Now that I think of it, the experiences of seeing Smart and Day, though both rewarding, were distinct. Smart has created a vivid and much-loved public persona as acerbic stand-up comic Deborah Vance on the TV series Hacks, and, from time to time, one can’t help but remark how far from that character Izzy is, and how fully Smart inhabits her. Yes, I know, it’s called acting, and it’s the job. But I’m betting part of the appeal of the play for Smart is that it offers her the chance to play something so different from the role for which she is famous. Day has played a variety of roles in some of the best American plays of the past couple of decades without quite becoming the over-the-title star she deserves to be. This is another in her gallery of resilient characters, and she is less overtly ingratiating than Smart in the part. This isn’t a complaint, just an observation that the work can support two distinct and excellent performances.

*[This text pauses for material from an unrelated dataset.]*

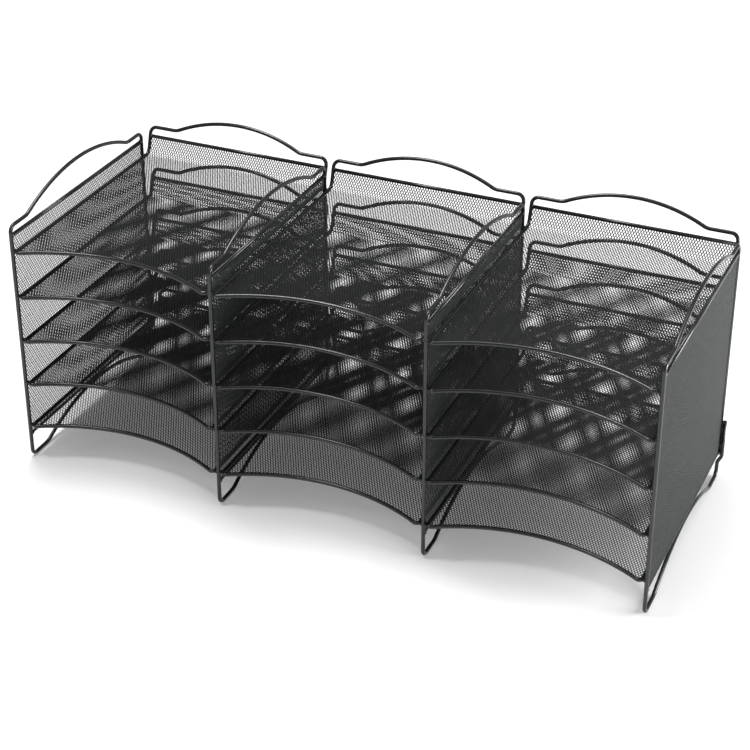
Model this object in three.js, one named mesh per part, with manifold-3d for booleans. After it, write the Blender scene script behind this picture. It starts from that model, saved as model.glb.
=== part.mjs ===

Call Me Izzy is never less than interesting, but I get the feeling that we in the audience are expected to value Izzy more because she is an artist. I find this attitude often creeps into contemporary writing – the suggestion that people deserve better treatment if they are gifted. The unarticulated corollary is the disturbing suggestion that untalented people don’t deserve the same rights and considerations as those who are talented. (I don’t doubt this isn’t what was intended in creating the piece, but works don’t always get the reactions the creators intend.) The fact that Izzy is special paradoxically works against the piece. But I wouldn’t be surprised if I were the only person disturbed by this.
Incidentally, I notice that the male characters depicted either directly or by report in all four of these works are mostly assholes. They seem to be assholes because they are male. (Izzy’s poetry teacher makes a somewhat better impression, but that’s but one guy and we only learn of him by report from Izzy.) I can’t remember the last time I saw a new play that featured a major male character who wasn’t either a bastard or laughable. I must be overlooking something, yes?